The Coastal Florida Police Benevolent Association’s position is not a surprise. Its members have been at the center of the controversy surrounding the sheriff’s Operations Center, the possibly sick building the sheriff evacuated last June after almost three dozen employees reported health problems. The building, and specifically his handling of the building’s issues, has proved to be Coffey’s gravest liability in his battle for his job.
More unusual is the momentum building behind the police union, with other public sector unions in the county joining the call to fire Coffey: On Saturday, the Flagler County Educators Association’s executive board, representing the teachers’ union–the largest union in the county–took a similar vote of no confidence, and two days later issued a letter “in solidarity” with its sister unions, calling for Coffey’s dismissal.
“It’s definitely nice to have friends like the teachers’ union come to our aid,” John dopp, senior vice president of the CPBA, said. “They’ve had their own problems with the county administrator as well, but this most recent issue with the county building has been a catalyst” for their support.
A vote of the county’s fire union’s membership is scheduled for Dec. 28-30 (the union’s by-laws require a 15-day notice before any vote of the membership, then the vote takes place online over a three-day window). The outcome will almost certainly echo the first two votes. “Right now we’re standing behind our other union brothers and sisters on this, plus we have reasons of our own, we’ll explain once the vote is out,” Stephen Palmer, who heads the county’s fire union, said.
Far more unusual–and politically risky–is Holland’s involvement: Holland participated in two union meetings to discuss the building issue and Coffey’s fate, and lent her support to the union efforts, though she insisted she was not the “driving force” behind it.
“I was asked to sit in on two different meetings, which I did,” Holland said, “one was not the entirety of the group, the other was a few more members added. I met with them after they requested I sit down with them and answer some questions.” She described the meetings as consisting mostly of “venting” and expressions of frustration with the administrator, rather than of strategizing.
Union members were interested in Holland’s perspective at least in part because of her history with Coffey. Holland had called for Coffey’s firing when she was a county commissioner eight years ago. She’s never been a fan since, and has benefited from union support since her first run for the commission in 2006, and through subsequent runs for a state House seat and for Palm Coast Mayor.
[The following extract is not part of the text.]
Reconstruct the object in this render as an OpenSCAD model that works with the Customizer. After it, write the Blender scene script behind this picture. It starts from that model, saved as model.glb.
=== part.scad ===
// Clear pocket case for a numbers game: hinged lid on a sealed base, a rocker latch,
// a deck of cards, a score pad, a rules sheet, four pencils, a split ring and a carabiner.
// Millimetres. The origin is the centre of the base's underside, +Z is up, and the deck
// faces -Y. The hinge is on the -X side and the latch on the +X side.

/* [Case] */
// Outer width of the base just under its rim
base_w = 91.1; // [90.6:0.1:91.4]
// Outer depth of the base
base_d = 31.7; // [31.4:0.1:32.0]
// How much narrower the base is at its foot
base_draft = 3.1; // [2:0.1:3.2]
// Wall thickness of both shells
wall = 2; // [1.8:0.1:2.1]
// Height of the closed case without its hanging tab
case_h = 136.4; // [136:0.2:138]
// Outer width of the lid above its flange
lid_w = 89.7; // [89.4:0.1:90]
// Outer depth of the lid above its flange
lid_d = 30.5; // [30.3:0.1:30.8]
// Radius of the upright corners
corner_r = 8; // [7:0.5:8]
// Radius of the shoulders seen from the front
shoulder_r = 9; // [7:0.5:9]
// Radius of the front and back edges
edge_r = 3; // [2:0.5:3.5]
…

In one meeting, Holland met with two PBA officials, in another, she met with union members from the county’s teachers union and the county’s fire department union (but not representatives from the Palm Coast fire union, though they are also supportive of the effort.) The meetings took place in the past two weeks, before the letters were issued.
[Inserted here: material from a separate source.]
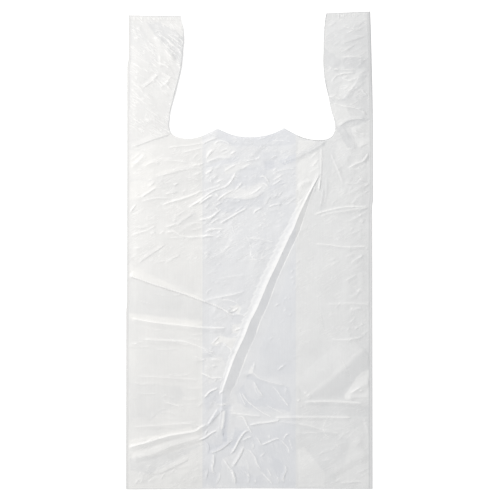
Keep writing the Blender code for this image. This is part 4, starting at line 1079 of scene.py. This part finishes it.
die_outline = np.vstack([smooth_line(sweep, DIE_STEP)[:-1] for sweep in (LEFT_SWEEP, DIP_SWEEP)]
                        + [smooth_line(RIGHT_SWEEP, DIE_STEP)])
die_points = to_metres([LEFT_POINT, RIGHT_POINT])


def inside_die(x, y):
    """Whether each place is punched out: it is if a ray to the right crosses the outline an odd number
    of times."""
    a, b = die_outline, np.roll(die_outline, -1, 0)
    over = (a[:, 1] > y[:, None]) != (b[:, 1] > y[:, None])
    rise = np.where(b[:, 1] == a[:, 1], 1e-12, b[:, 1] - a[:, 1])
    meet = a[:, 0] + (y[:, None] - a[:, 1]) / rise * (b[:, 0] - a[:, 0])
    return (over & (x[:, None] < meet)).sum(1) % 2 == 1


def nearest_on_die(x, y):
    """The nearest place on the outline, and how far off it is."""
    a, run = die_outline[:-1], np.diff(die_outline, axis=0)
    from_x, from_y = x[:, None] - a[:, 0], y[:, None] - a[:, 1]
    t = np.clip((from_x * run[:, 0] + from_y * run[:, 1]) / (run ** 2).sum(1), 0, 1)
    far = (from_x - t * run[:, 0]) ** 2 + (from_y - t * run[:, 1]) ** 2
    near, row = far.argmin(1), np.arange(len(x))
    t = t[row, near]
    return a[near, 0] + t * run[near, 0], a[near, 1] + t * run[near, 1], np.sqrt(far[row, near])


def punch(x, y):
    """Moves the places beside the outline onto it, and the ones nearest to the mouth's two points onto
    those. Returns x, y and each place's side of the outline: 1 in the film, 0 on the cut, -1 punched
    out."""
    x, y = x.copy(), y.copy()
    side = np.ones(x.shape, int)
    window = y > die_outline[:, 1].min() - 4 * MM
    gone = inside_die(x[window], y[window])
    side[window] = np.where(gone, -1, 1)
    snap_x, snap_y, far = np.zeros(x.shape), np.zeros(x.shape), np.full(x.shape, 1.0)
    snap_x[window], snap_y[window], far[window] = nearest_on_die(x[window], y[window])
    chosen = np.zeros(x.shape, bool)
    for one, two in (((slice(None), slice(0, -1)), (slice(None), slice(1, None))),
                     ((slice(0, -1), slice(None)), (slice(1, None), slice(None)))):
        crossed = side[one] * side[two] < 0
        first = far[one] <= far[two]
        chosen[one] |= crossed & first
        chosen[two] |= crossed & ~first
    x[chosen], y[chosen] = snap_x[chosen], snap_y[chosen]
    for point in die_points:
        gap = np.where(chosen, np.hypot(x - point[0], y - point[1]), 1.0)
        k = np.unravel_index(gap.argmin(), gap.shape)
        if gap[k] < POINT_REACH:
            x[k], y[k] = point
    side[chosen] = 0
    return x, y, side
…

Coffey–who did not respond to a text or a call today–heard about Holland’s involvement and thought she was behind the effort. Holland said she called him and talked to him candidly. “I reached out to him after I was told he was saying in several meetings that I’m behind this entire campaign,” Holland said. “I wanted to let him know that that was not true. I obviously disclosed to him that I attended two different meetings.” She added, of the unions: “I explained to Craig that they have been a big support to me in the past. When they reach out and request my time and sitting down with them, I will definitely do that.” She described the meetings as “really just a very, very large amount of time spent just venting, and of the seriousness of the actual illnesses, and how many of the employees just feel defeated throughout this whole process.”
Holland said she was not contacting county commissioners to sway their votes, nor writing letters. “That’s for the commissioners to decide,” Holland said of the county commission. “I made it very clear to each of them,” meaning the unions, “that I again would not insert myself into the situation and request the commission to take action because that would not be appropriate and frankly I’ve not done that. Obviously we know where two commissioners stand because they’ve stated it publicly, but I haven’t had conversations with three other commissioners on what their position would be.”
Holland was asked directly what her vote would be, if she were still a commissioner. “I’m not sure that would be appropriate for me to respond,” Holland said. “I’ve made my position clear while I was a sitting commissioner with Craig’s performance, which I was not pleased with.”